Emirates bought 40% of the airline, then known as Air Lanka, for $70 million in 1998. It later increased its stake to 43% but eventually sold its shares to the government for $53 million after Rajapaksa ordered the revocation of the visa of Peter Hill, then the airline’s chief executive, when he refused to accommodate a political delegation on an international flight. SriLankan’s workforce, which stood at 5,113 in 2008, had swelled to 6,987 by 2015 because of political appointments.

Political interference

Harsh Vardhan, chairman of Starair Consulting, an aviation consultancy in New Delhi, said SriLankan was a classic example of how political interference and bad management can ruin an organization. “SriLankan was a great success story of public-private partnership which became a victim of the politics of ego,” he said.

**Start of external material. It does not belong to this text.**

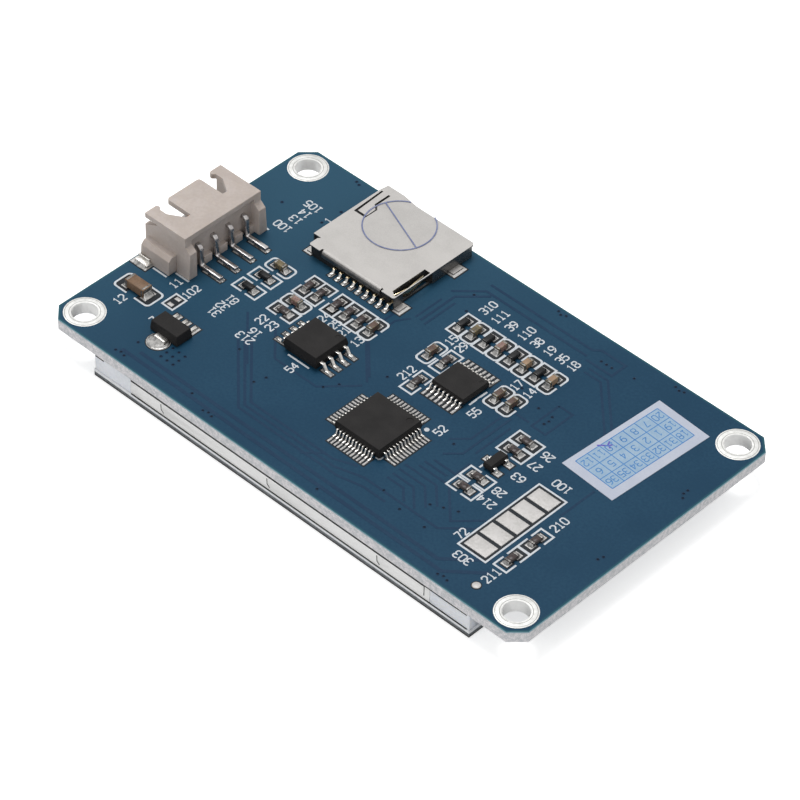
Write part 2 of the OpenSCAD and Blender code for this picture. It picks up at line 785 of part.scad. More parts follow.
// Pin from its chamfered tip back through the housing, down and out along the board
module wire_pin_profile(x_leg, t, r) {
    z = wire_pin_z - plating_t - t / 2;
    polygon([
        [wire_tip, z + t * 0.3], [wire_tip + 0.4, z], [x_leg - t - r, z],
        [x_leg - t - r, z + t], [wire_tip + 0.4, z + t], [wire_tip, z + t * 0.7]
    ]);
    translate([x_leg - t - r, z - r]) bend(r, t);
    rect_between([x_leg - t, t + r], [x_leg, z - r]);
    translate([x_leg + r, t + r]) rotate(180) bend(r, t);
    rect_between([x_leg + r, 0], [wire_foot_end, t]);
}

// L-shaped tab soldered beside each side ledge
module wire_solder_tabs() {
    y0 = wire_w / 2 + wire_ledge_w;
    color("silver") in_wire_frame() for (s = [0, 1]) mirror([0, s, 0]) {
        block([0.45, y0, plating_t], [2.6, y0 + 0.9, plating_t + 0.35]);
        block([0.45, y0, plating_t], [2.3, y0 + 0.25, plating_t + 0.75]);
    }
}

// ---------------------------------------------------------------- card socket

shell_top = z_top + socket_h;

// Solder tabs of the shell: [x of the shell's wall, y, side, length]
function socket_tabs() = [
    [socket_x1, socket_y0 + 10.3, 1, 1.7], [socket_x1, socket_y0 + 0.85, 1, 1.4],
    [socket_x0, socket_y0 + 0.9, -1, 1]
];

module shell_outline() {
    polygon([
        [socket_x0, socket_y0 + 1.75], [socket_x0, socket_y1 - 0.9], [socket_x0 + 0.2, socket_y1 + 0.4],
        [socket_x0 + 3, socket_y1 + 0.4], [socket_x0 + 4.3, socket_y1 + 0.15], [socket_x0 + 5.4, socket_y1],
        [socket_x1 - 0.3, socket_y1], [socket_x1, socket_y1 - 0.3], [socket_x1, socket_y0 + 0.2],
        [socket_x1 - 0.2, socket_y0], [socket_x0 + 1.15, socket_y0], [socket_x0 + 0.95, socket_y0 + 0.2],
        [socket_x0 + 0.95, socket_y0 + 1.4], [socket_x0 + 1.25, socket_y0 + 1.75]
    ]);
}

// Slits that free the card latch finger, and the card switch's window
module shell_cuts() {
    x = socket_x0;
    y = socket_y0;
    polygon([[x + 0.3, y + 13], [x + 0.5, y + 8.05], [x + 2.35, y + 8.05], [x + 2.35, y + 8.4],
             [x + 0.8, y + 8.4], [x + 0.55, y + 13]]);
    polygon([[x + 1.45, y + 13], [x + 1.45, y + 10.6], [x + 2.2, y + 9.95], [x + 2.25, y + 8],
             [x + 2.35, y + 8], [x + 2.4, y + 10.05], [x + 1.75, y + 10.75], [x + 1.75, y + 13]]);
    polygon([[socket_x1 - 1.05, y + 0.95], [socket_x1 - 0.3, y + 0.45], [socket_x1 - 0.15, y + 0.6],
             [socket_x1 - 0.15, y + 6.35], [socket_x1 - 1.05, y + 6.35]]);
    for (nx = [2.85, 12.65]) rect_between([x + nx - 0.13, y - 1], [x + nx + 0.13, y + 0.45]);
}

module socket_shell() {
    color("silver") {
        difference() {
            translate([0, 0, shell_top - shell_t]) linear_extrude(shell_t) shell_outline();
            translate([0, 0, shell_top - 1]) linear_extrude(2) shell_cuts();
            rolled_span(fit) translate([-1, shell_top - 1]) square([1 + shell_roll + shell_t, 2]);
        }
        rolled_span() shell_roll_section();
        shell_walls();
        for (t = socket_tabs()) shell_tab(t);
    }
}

// Section in Y and Z, carried along the front edge between its two notches
module rolled_span(grow = 0) {
    along_x(socket_x0 + 3 - grow, socket_x1 - 2.3 + grow) translate([socket_y0, 0]) children();
}

module shell_roll_section() {
    turn = shell_roll + shell_t;
    translate([turn, shell_top - turn]) mirror([1, 0]) bend(shell_roll, shell_t);
    rect_between([0, shell_top - shell_lip], [shell_t, shell_top - turn]);
}

module shell_walls() {
    z0 = z_top + 0.1;
    z1 = shell_top - shell_t;
    block([socket_x0, socket_y0 + 1.75, z0], [socket_x0 + shell_t, socket_y1 - 0.9, z1]);
    block([socket_x1 - shell_t, socket_y0 + 6.6, z0], [socket_x1, socket_y1 - 0.5, z1]);
}

module shell_tab(t) {
    z0 = z_pad;
    x0 = t[2] > 0 ? t[0] - shell_t : t[0];
    wall = t[2] > 0 ? [t[0] - shell_t, t[0]] : [t[0] + 0.95, t[0] + 0.95 + shell_t];
    foot = t[2] > 0 ? [wall[0], wall[1] + 0.7] : [wall[0] - 0.7, wall[1]];
    block([wall[0], t[1] - t[3] / 2, z0], [wall[1], t[1] + t[3] / 2, shell_top - shell_t]);
    block([foot[0], t[1] - t[3] / 2, z0], [foot[1], t[1] + t[3] / 2, z0 + shell_t]);
}

module socket_base() {
    x0 = socket_x0 + shell_t + fit;
    x1 = socket_x1 - shell_t - fit;
    y0 = socket_y0 + shell_t + fit;
    y1 = socket_y1 - 0.7;
    top = shell_top - shell_t;
    color([0.1, 0.1, 0.11]) difference() {
        block([x0, y0, z_top], [x1, y1, top]);
        block([x0 - 1, y0 - 1, z_top - 1], [socket_x0 + 1.15 + fit, socket_y0 + 1.75 + fit, top + 1]);
        rolled_span(fit) translate([-1, top - shell_roll - fit]) square([1 + shell_t + shell_roll + fit, 1]);
        block([card_x0, card_wall_y, z_top + card_z], [card_x1, y1 + 1, top + 1]);
        block([card_x1 + 0.1, socket_y0 + 0.6, z_top + card_floor_t], [x1 + 1, socket_y0 + 6.6, top + 1]);
        for (i = [0:card_contacts_n - 1])
            block([contact_x(i) - contact_w / 2 - fit, y0 - 1, z_top - 1],
                  [contact_x(i) + contact_w / 2 + fit, card_wall_y + 5.2, z_top + card_z + eps]);
        for (t = socket_tabs())
            block([t[0] - 1.4 * max(t[2], 0) * 0.4 - 0.4, t[1] - t[3] / 2 - fit, z_top - 1],
                  [t[0] + (t[2] < 0 ? 1.4 : 1), t[1] + t[3] / 2 + fit, top + 1]);
    }
}

// Springs: a soldered tail, a flat root and a raised contact bump
module card_contacts() {
    t = contact_t;
    rise = card_z - plating_t + 0.25;
    color("gold") for (i = [0:card_contacts_n - 2]) translate([contact_x(i), socket_y0, z_pad])
        rotate(90) along_y(contact_w) {
            contact_tail(1.4);
            polygon([
                [1.4, tail_shoulder - t], [4.6, rise - t], [5.3, rise - t], [6.1, rise * 0.4],
                [6.2, rise * 0.4 + t], [5.4, rise], [4.5, rise], [1.4, tail_shoulder]
            ]);
        }
}

// Profile of a tail: its foot, its sloped leg and the flat that runs into the base
module contact_tail(root) {
    t = contact_t;
    polygon([
        [-tail_reach, 0], [-0.36, 0], [-0.08, tail_shoulder - t], [root, tail_shoulder - t],
        [root, tail_shoulder], [-0.2, tail_shoulder], [-0.46, t], [-tail_reach, t]
    ]);
}

// Switch that the card presses: a soldered tail, and a leaf in the window beside the slot
module card_switch() {
    t = contact_t;
    bow = 0.35;
    root = [0.75, 1.2];
    color("gold") translate([contact_x(card_contacts_n - 1), socket_y0, z_pad]) {
        rotate(90) along_y(contact_w) contact_tail(root[1]);
        translate([0, 0, card_floor_t]) linear_extrude(socket_h - shell_t - 2 * card_floor_t) polygon([
            [-t, root[0]], [0, root[0]], [bow, 3], [0, 5.9], [-t, 5.9], [bow - t, 3]
        ]);
    }
}

// ---------------------------------------------------------------- chips

lead_t = 0.15;
controller_z = 0.75;     // height of the leads' band above the board
lead_reach = 1;
buffer_w = 4.4;
buffer_n = 8;
memory_n = 4;
regulator_w = 2.5;
regulator_lead_t = 0.36;
transistor_size = [1.3, 2.9, 1];
standoff = 0.1;
dimple = 0.06;           // depth of the mark by each chip's first pin

module at_controller_leads() {
    for (q = [0:3], i = [-5.5:5.5]) rotate(q * 90) translate([controller_w / 2, i * 0.5, 0]) children();
}

module at_buffer_leads() {
    for (s = [90, 270], i = [-3.5:3.5]) rotate(s) translate([buffer_w / 2, i * 0.65, 0]) children();
}

module at_memory_leads() {
    for (s = [0, 180], i = [-1.5:1.5]) rotate(s) translate([memory_w / 2, i * 1.27, 0]) children();
}

module controller_body() {
    color([0.16, 0.16, 0.17]) place(controller_at, z_top) difference() {
        moulded_body(controller_w, controller_w, standoff, controller_h - standoff,
                     controller_z, lead_t, 0.12);
        translate([controller_w / 2 - 1, controller_w / 2 - 1, controller_h - dimple])
            cylinder(r = 0.45, h = 1);
    }
}

module controller_leads() {
    color("silver") place(controller_at, z_pad) at_controller_leads()
        gull_lead(lead_reach, controller_z - plating_t, lead_t, 0.22, 0.5);
}

module buffer_body() {
    color([0.16, 0.16, 0.17]) place(buffer_at, z_top) difference() {
        moulded_body(buffer_l, buffer_w, standoff, buffer_h - standoff, buffer_lead_z, lead_t, 0.1);
        translate([buffer_l / 2 - 0.6, buffer_w / 2 - 0.7, buffer_h - dimple]) cylinder(r = 0.25, h = 1);
    }
}

module buffer_leads() {
    color("silver") place(buffer_at, z_pad) at_buffer_leads()
        gull_lead(lead_reach, buffer_lead_z - plating_t, lead_t, 0.24, 0.5);
}

module memory_body() {
    color([0.16, 0.16, 0.17]) place(memory_at, z_top) difference() {
        moulded_body(memory_w, memory_w, standoff, memory_h - standoff, memory_lead_z, 0.2, 0.16);
        translate([memory_w / 2 - 0.9, memory_w / 2 - 0.8, memory_h - dimple]) cylinder(r = 0.35, h = 1);
    }
}

module memory_leads() {
    color("silver") place(memory_at, z_pad) at_memory_leads()
        gull_lead(memory_lead_reach, memory_lead_z - plating_t, 0.2, 0.42, 0.65);
}

module regulator_body() {
    color([0.16, 0.16, 0.17]) place(regulator_at, z_pad)
        moulded_body(regulator_l, regulator_w, 0, 1.45, regulator_lead_t / 2, regulator_lead_t, 0.12);
}

module regulator_leads() {
    color("silver") place(regulator_at, z_pad) {
        for (i = [-1:1])
            translate([i * regulator_pitch - 0.22, regulator_w / 2, 0]) cube([0.44, 1.3, regulator_lead_t]);
        translate([-0.85, -regulator_w / 2 - 0.7, 0]) cube([1.7, 0.7, regulator_lead_t]);
    }
}

module transistor_body() {
    s = transistor_size;
    color([0.16, 0.16, 0.17]) place(transistor_at, z_top)
        moulded_body(s[0], s[1], standoff, s[2] - standoff, 0.55, lead_t, 0.1);
}

module transistor_leads() {
    color("silver") place(transistor_at, z_pad) {
        for (q = [[0, -0.95], [0, 0.95], [180, 0]])
            rotate(q[0]) translate([transistor_size[0] / 2, q[1], 0])
                gull_lead(0.6, 0.55 - plating_t, lead_t, 0.42, 0.3);
    }
}

module capacitor(i) {
    color("peru") place(CAPACITORS[i], z_pad) chip_part(chip_l, chip_w, capacitor_h, 0.35);
}

module resistors(i) {
    color([0.13, 0.13, 0.14])
        for (p = RESISTORS[i]) place(p, z_pad) chip_part(chip_l, chip_w, resistor_h, 0.3);
}

module diodes() {
    color([0.13, 0.13, 0.14]) for (p = DIODES) place(p, z_pad) chip_part(chip_l, chip_w, diode_h, 0.3);
}

module bulk_capacitor() {
    color("peru") place(bulk_at, z_pad) chip_part(bulk_l, bulk_w, bulk_h, 0.6);
}

// ---------------------------------------------------------------- labels

module date_label() {
    color("lavender") translate([label_at[0], label_at[1], z_top])
        rotate(label_turn) translate([-label_size[0] / 2, -label_size[1] / 2, 0])
            cube([label_size[0], label_size[1], 0.06]);
}

// Round paper seal on the shell, cut off where it meets the shell's mouth
module inspection_seal() {
    color("lavenderblush") translate([0, 0, shell_top]) linear_extrude(0.05) intersection() {
        translate(seal_at) circle(seal_r);
        shell_outline();
    }
}

// ---------------------------------------------------------------- nodes

touch_film();
touch_glass();
touch_tail();
panel_gasket();
front_polariser();
cell_front_glass();
cell_rear_glass();
rear_polariser();
driver_chip();
display_ribbon();
light_frame();
diffuser_sheets();
light_guide();
backlight_leds();
reflector_sheet();
steel_tray();
mounting_tape();
circuit_board();
hole_plating();
solder_pads();
printed_outlines();
wire_housing();
wire_pins();
wire_solder_tabs();
socket_base();
socket_shell();
card_contacts();
card_switch();
controller_body();
controller_leads();
buffer_body();
buffer_leads();
memory_body();
memory_leads();
regulator_body();
regulator_leads();
transistor_body();
transistor_leads();
bulk_capacitor();
diodes();
date_label();
inspection_seal();
for (i = [0:len(CAPACITORS) - 1])
    capacitor(i);
for (i = [0:len(RESISTORS) - 1])
    resistors(i);
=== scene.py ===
import logging
import math
from dataclasses import dataclass, field
from enum import Enum
from typing import Callable, Iterable, Optional, Sequence, Union

import bmesh
import bpy
from mathutils import Matrix, Vector


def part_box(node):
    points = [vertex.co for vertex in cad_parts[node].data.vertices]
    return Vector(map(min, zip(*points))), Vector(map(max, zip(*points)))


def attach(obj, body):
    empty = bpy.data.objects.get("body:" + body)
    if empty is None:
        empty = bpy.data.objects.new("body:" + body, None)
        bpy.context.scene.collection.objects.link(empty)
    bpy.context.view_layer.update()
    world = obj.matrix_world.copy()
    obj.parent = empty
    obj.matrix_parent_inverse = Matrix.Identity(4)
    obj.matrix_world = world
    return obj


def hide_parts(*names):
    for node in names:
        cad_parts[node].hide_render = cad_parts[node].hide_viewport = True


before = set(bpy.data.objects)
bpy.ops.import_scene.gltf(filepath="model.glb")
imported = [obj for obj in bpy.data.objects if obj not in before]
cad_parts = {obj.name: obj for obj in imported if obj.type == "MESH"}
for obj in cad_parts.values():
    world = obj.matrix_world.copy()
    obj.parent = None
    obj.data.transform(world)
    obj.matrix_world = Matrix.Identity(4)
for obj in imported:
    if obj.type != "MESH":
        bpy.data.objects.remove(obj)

LOG = logging.getLogger("display_module")
MM = 0.001
BODY = "root"
LAYER = 0.0008 * MM
LAYERS = 12
COAT_ROUGHNESS = 0.08
GLOW_SPREAD = (1.0, 0.85, 0.6)
Point = tuple[float, float]
Colour = tuple[float, float, float]
Socket = bpy.types.NodeSocket
Material = bpy.types.Material
Piece = bpy.types.Object


# ---------------------------------------------------------------- frame


@dataclass(frozen=True)
class Box:
    """An upright box in the row frame, in metres."""

    low: Vector
    high: Vector
    round: bool = False

    @classmethod
    def of(cls, node: str) -> "Box":
        """The box of a whole CAD node."""
        low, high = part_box(node)
        return cls(low, high)

    @property
    def centre(self) -> Vector:
        """The middle of the box."""
        return (self.low + self.high) / 2

    @property
    def size(self) -> Vector:
        """The box's three lengths."""
        return self.high - self.low

    @property
    def along_y(self) -> bool:
        """Whether the box is longer in Y than in X."""
        return self.size.y > self.size.x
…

The airline’s staff members are increasingly concerned about job security. According to Vijitha Herath, a member of parliament for the People’s Liberation Front, workers are worried about the possible impact of the airline’s privatization. He alleged that the airline’s board and senior executives continue to enjoy extravagant perks, including free upgrades from economy to business class.

“At a time when SriLankan is suffering from its worst-ever financial crisis, there is no need for such perks to be doled out to the directors and other staff,” he said. “What the airline needs is good management and strong political leadership to manage the board of directors and the staff, but the biggest problem is that there is no strong political leadership.”

Finance Minister Ravi Karunanayake told the Nikkei Asian Review in early April that the government had no plans to fully privatize the carrier. “What we are looking at is the commercialization of the airline, which will be based on a partnership or a joint venture,” he said.

Whether the government can find any partner both willing and able to work with its criteria and bear the risk of further political intervention remains an open question.